We aren’t moochers, we are the young, the next generation coming of age and continuing the American experience. We (especially mothers) are the strength of this nation. Previous generations of Americans have helped their young come into young adulthood (e.g., GI Bill, tuition free college in California in the 1960s); why should we now be sacrificed to giant finance (privatizing social security and our schools, vouchering Medicare)?

I’d rather live in a country where loss of job, loss of health insurance, loss of baby does not equal immense debt—financial stress atop heart ache. In a country where we needn’t miscarry our dreams amidst painful obstacles but can emerge healed, triumphant, and ready to begin anew.

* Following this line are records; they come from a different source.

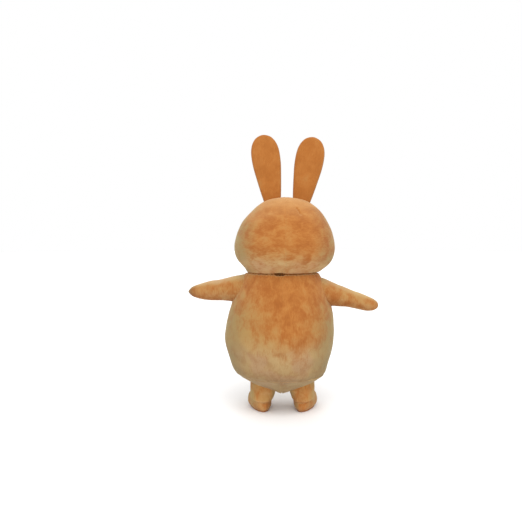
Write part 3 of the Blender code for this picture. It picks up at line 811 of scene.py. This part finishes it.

# How pale a piece is: overall from its brushed pile, and more where it turns down, up, aside or to the
# wearer's left, where it is low between two heights, and beside the deeper tongue down its middle, which is
# painted sheen and painted light. It has painted shade at the sides and underneath, and is darker low down
# and at the tips. Its lightness and its mottling are shares of the usual, and the marks of the brush run down
# it or across it.
NapSheen = namedtuple(
    "NapSheen",
    "overall down up aside leftward low low_heights tongue"
    " soiled_side soiled_under soiled_low soiled_tips lightness mottle brushed",
    defaults=(0.0, 0.0, 0.0, 0.0, 0.0, (0.0, -1.0), 0.0, 0.0, 0.0, 0.0, 0.0, 1.0, 1.0, "down"),
)

HEAD_NAP_SHEEN = NapSheen(0.02, down=0.52, aside=0.60, leftward=0.24, soiled_side=0.16, brushed="across")
BODY_NAP_SHEEN = NapSheen(
    0.02, down=0.10, aside=0.20, leftward=0.13, low=0.86, low_heights=(-0.46, -0.74), tongue=0.66,
    soiled_side=0.18, soiled_under=0.32, lightness=0.97,
)
SLEEVE_NAP_SHEEN = NapSheen(
    0.42, down=-0.30, up=0.70, aside=0.10, leftward=0.10,
    soiled_side=0.10, soiled_under=0.16, soiled_tips=0.30,
)
LEG_NAP_SHEEN = NapSheen(
    0.48, up=0.10, aside=0.30, leftward=0.08, low=-0.30, low_heights=(-1.035, -1.085),
    soiled_side=0.12, soiled_low=0.12, lightness=1.18,
)
EAR_NAP_SHEEN = NapSheen(
    -0.10, down=0.20, aside=0.20, leftward=0.02,
    soiled_side=0.10, soiled_under=0.10, lightness=0.96, mottle=0.5,
)

CLOUDS = Texture(4.5, 2, 0.5, 0.5)
PATCHES = Texture(14, 3.5, 0.52, 0.35)
STROKES = Texture(75, 4, 0.6, 0.3)
GRAIN = Texture(620, 3, 0.7, 0.0)
PATCH_STRETCH = {"down": (1.0, 1.0, 0.85), "across": (0.8, 0.8, 1.15)}
STROKE_STRETCH = {"down": (1.5, 1.5, 0.4), "across": (0.55, 0.55, 1.6)}

# The tongue's place and reach from side to side, and the heights over which it gives out downward
TONGUE_PLACE = -0.05
TONGUE_REACH = 0.36
TONGUE_HEIGHTS = (0.0, -0.44)
TIP_PLACES = (0.68, 0.80)

# Ranges of a value that are carried to the range from 0 to 1
DOWN_RANGE = (0.05, -0.65)
UP_RANGE = (0.40, 1.0)
ASIDE_RANGE = (0.35, 1.0)
PALE_RANGE = (-0.05, 1.0)
FLECK_RANGE = (0.40, 0.54)
PILE_RANGE = (0.35, 0.65)
ROSY_RANGE = (0.42, 0.58)
GRAIN_RANGE = (0.25, 0.75)

# Shares of the noises, in the order clouds, patches, strokes
BRUSHED_SHARES = (0.80, 1.20, 0.55)
TONE_SHARES = (0.16, 0.16, 0.15)
PILE_PATCHES = 0.7
FLECK_PATCHES = 0.6
FLECK_SHARE = 0.22
# How far the painted light on top shows.
LIT_TOP_SHARE = 0.9
GRAIN_TONES = (0.88, 1.08)

PLUSH_BUMP = 0.5
PLUSH_BUMP_HEIGHT = 0.0025
BUMP_SHARES = (0.45, 0.8, 1.2)
PLUSH_FINISH = {
    "Roughness": 0.95,
    "Specular IOR Level": 0.10,
    "Sheen Weight": 0.30,
    "Sheen Roughness": 0.5,
    "Sheen Tint": (0.78, 0.72, 0.52),
}

Pile = namedtuple("Pile", "clouds patches strokes down upward aside leftward low beside tips")


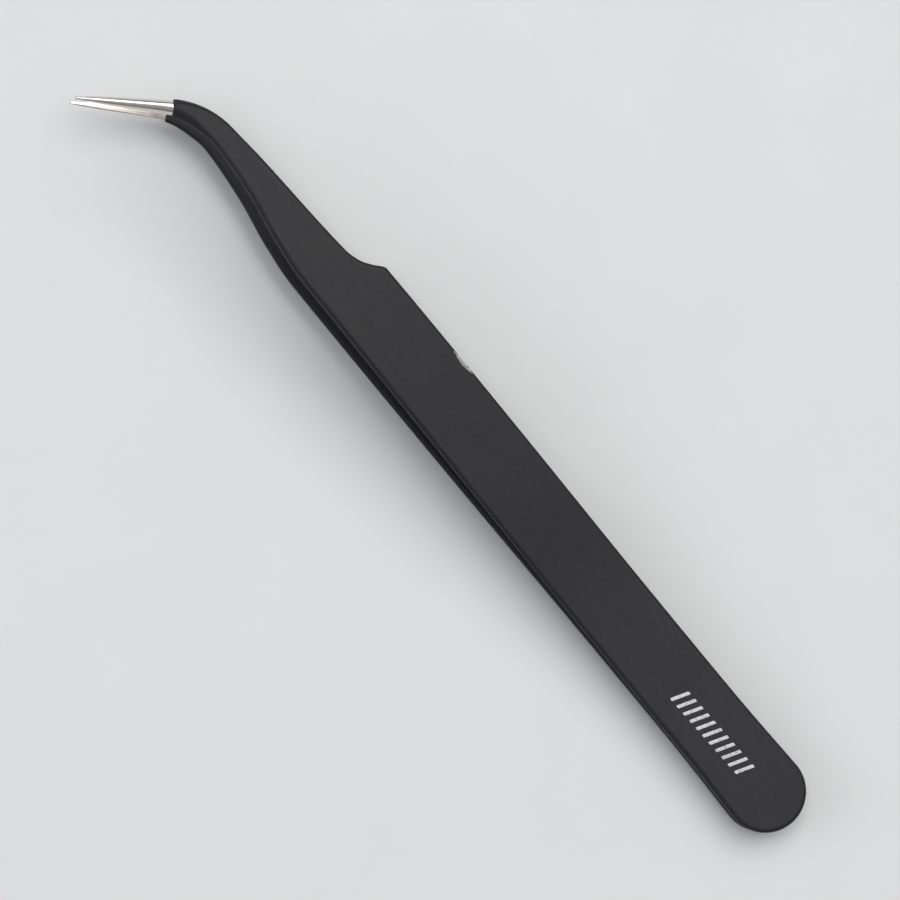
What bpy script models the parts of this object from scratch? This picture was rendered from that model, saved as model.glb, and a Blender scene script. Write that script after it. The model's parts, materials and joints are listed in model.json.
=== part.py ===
"""Curved-tip tweezers with a black static-dissipative coating and bare steel points.

Two spring-steel leaves are spot-welded on either side of a short steel spacer. The coating is one skin round
the welded tail and one sleeve round each arm, and stops short of the points. The tool lies on one arm, as on
a bench: the end of the tail and the belly of the lower arm touch z = 0.

Tool frame: x runs from the end of the tail to the points, y to the left of that, z from the lower arm to the
upper one, and z = 0 is the plane in which the two arms meet. The lower arm is the upper one mirrored in it.
"""

import math

import bmesh
import bpy
from mathutils import Matrix, Vector

MM = 0.001

# Plan of one steel leaf, seen along z.
TAIL_RADIUS = 4.7 * MM        # the tail ends in a half circle
GRIP_HALF_WIDTH = 4.15 * MM   # where the handle meets the shoulder step
SHOULDER_AT = 82.1 * MM       # the step is cut into the right-hand edge only
SHANK_AT = 86.8 * MM
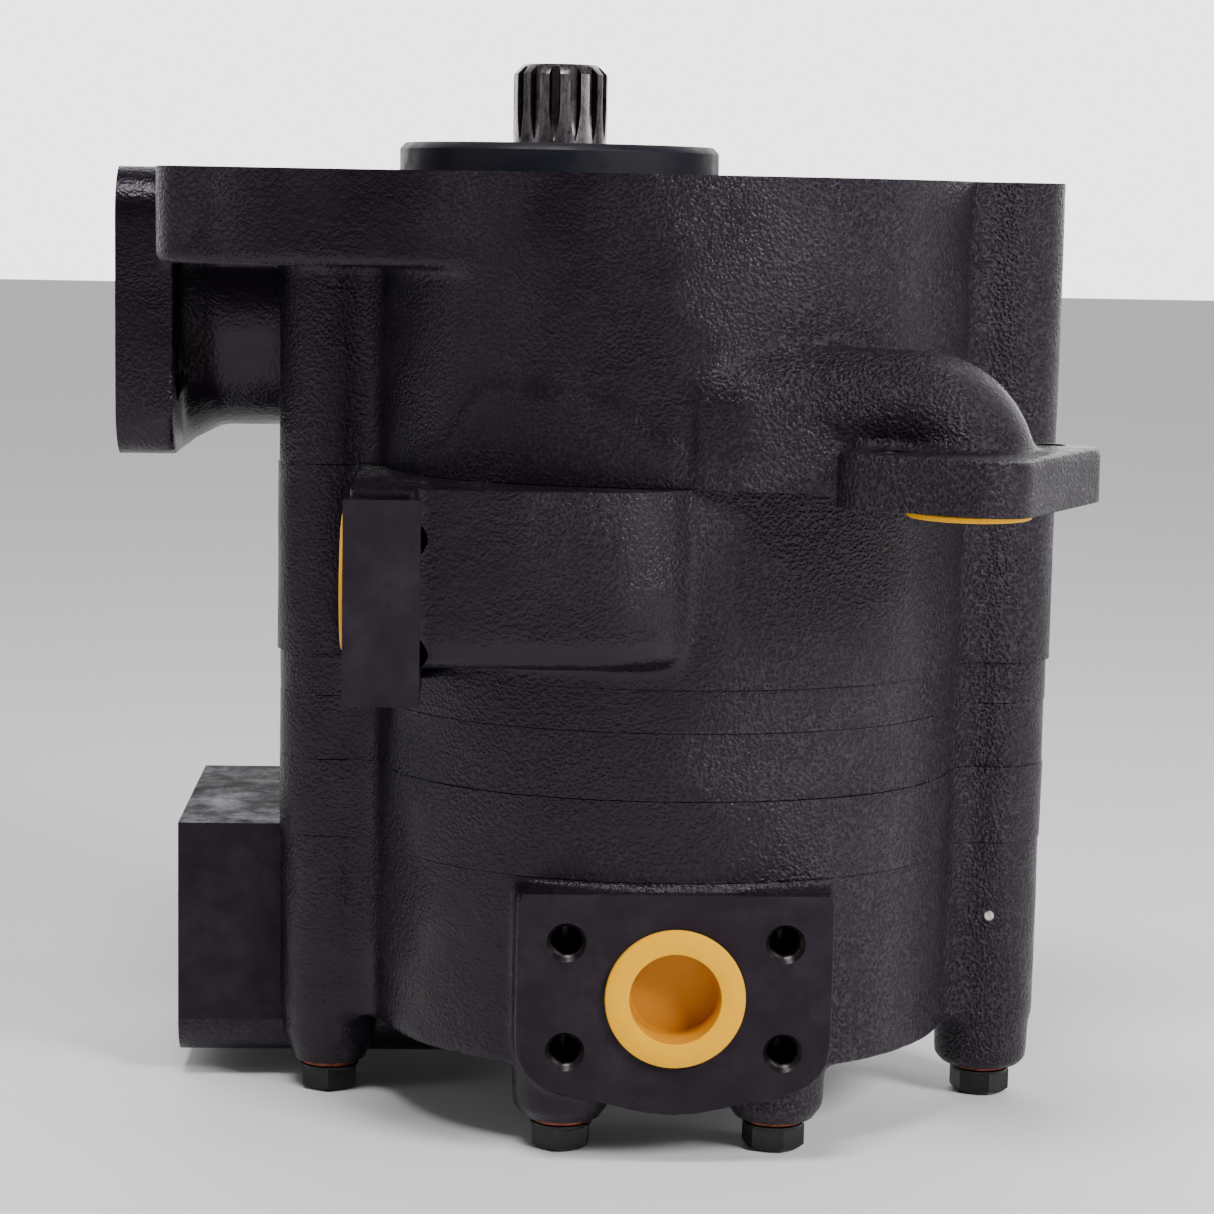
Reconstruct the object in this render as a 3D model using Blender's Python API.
"""Three-section hydraulic gear pump with a splined drive shaft, standing on its tie-bolt heads.

The six castings are stacked along Z and share one plan outline: a broad oval with a bolt lobe at each
end. Three gear pairs turn inside. Sizes are in millimetres here and become metres when a mesh is made.
The empty "pump_axis" is the middle of the castings, and the empties "drive_axis" and "idler_axis" lie on
the two shaft centre lines.
"""

import math

import bpy
from mathutils import Matrix, Vector

MM = 0.001
GAP = 0.3  # between two pieces that touch
HALF_GAP = GAP / 2
OVER = 5.0  # how far a cutter runs past the face that it opens

# Heights above the floor.
MOUNT_FACE_Z = 316.0
FRONT_JOINT_Z = 218.5
SECOND_JOINT_Z = 154.5
CENTRE_JOINT_Z = 140.5
THIRD_JOINT_Z = 118.5
REAR_JOINT_Z = 92.0
COVER_BOTTOM_Z = 29.0
BOSS_BOTTOM_Z = 11.0
JOINTS_Z = {
    "front": FRONT_JOINT_Z,
    "second": SECOND_JOINT_Z,
    "centre": CENTRE_JOINT_Z,
    "third": THIRD_JOINT_Z,
    "rear": REAR_JOINT_Z,
}

# Plan outline of the castings: side arcs and crown arcs make the oval, and a lobe holds each end bolt.
BODY_HALF_DEPTH = 84.0
SIDE_X = 20.0
SIDE_R = 80.0
LOBE_R = 18.0
FILLET_R = 10.0
CROWN_R = (SIDE_X**2 + BODY_HALF_DEPTH**2 - SIDE_R**2) / (2 * (BODY_HALF_DEPTH - SIDE_R))
# How far each casting stands out past the shared outline.
SECOND_GROW = 0.4
MIDDLE_GROW = -0.6
REAR_GROW = -0.9

# Tie bolts, M12.
END_BOLT_X = 114.0
SIDE_BOLT_X = 35.0
SIDE_BOLT_Y = 65.0
TIE_BOLTS = {
    "left": (-END_BOLT_X, 0),
    "right": (END_BOLT_X, 0),
    "front_left": (-SIDE_BOLT_X, -SIDE_BOLT_Y),
    "front_right": (SIDE_BOLT_X, -SIDE_BOLT_Y),
    "rear_left": (-SIDE_BOLT_X, SIDE_BOLT_Y),
    "rear_right": (SIDE_BOLT_X, SIDE_BOLT_Y),
}
BOLT_R = 6.0
BOLT_HOLE_R = 6.5
BOLT_TOP_Z = 230.0
BOLT_HEAD_R = 18.0 / math.sqrt(3)  # corner radius of an 18 mm hexagon
WASHER_R = 10.5
SPOT_FACE_R = WASHER_R + 1
WASHER_T = 1.7
BOSS_R = 16.0

# Racetrack seal and groove in the top face of each lower casting, as inner and outer radius.
SEAL_RADII = (51.2, 53.8)
SEAL_T = 2.1
GROOVE_RADII = (50.9, 54.1)
GROOVE_DEPTH = 2.4

# Dowels across the front and rear joints.
DOWEL_X = 76.0
DOWEL_Y = 47.0
DOWEL_R = 4.0
DOWEL_REACH = 6.0  # into each casting

# Gears: twelve teeth of module 6.5 at 25 degrees, and the shafts that they are cut on.
MODULE = 6.5
TEETH = 12
PRESSURE_ANGLE = math.radians(25)
BACKLASH = 0.35  # taken off each flank
PITCH_R = MODULE * TEETH / 2
SHAFT_X = PITCH_R
CHAMBER_R = PITCH_R + MODULE + 1.1
PLATE_R = CHAMBER_R - 0.5
JOURNAL_R = 19.0
BUSH_BORE_R = JOURNAL_R + 0.4
BUSH_R = 27.7
BUSH_SEAT_R = 28.0
GALLERY_R = 13.0
GALLERY_Y = 36.0
SHAFT_PASSAGE_R = 21.0
SOCKET_DEPTH = 14.0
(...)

For Obama’s healthcare plan, for the access ALL women should have to affordable healthcare, for the 47%, for my family, I am voting for Obama.

Sincerely,
Jennifer Givhan

Jennifer Givhan was a 2010 PEN Emerging Voices Fellow, a 2011 St. Lawrence Book Award finalist, and a 2012 National Latino Writers' scholarship recipient. Her poetry and fiction have appeared in over forty journals, including Rattle, The Los Angeles Review, and The Feminist Wire. She teaches at several colleges, including The University of New Mexico, and is an MFA student at Warren Wilson College, where she is the recipient of a grant. She recently landed an agent for her first novel and is at work on her second novel, as well as a second collection of poetry. She adopted her beautiful son in 2007 and gave birth to her strong, healthy daughter in 2010.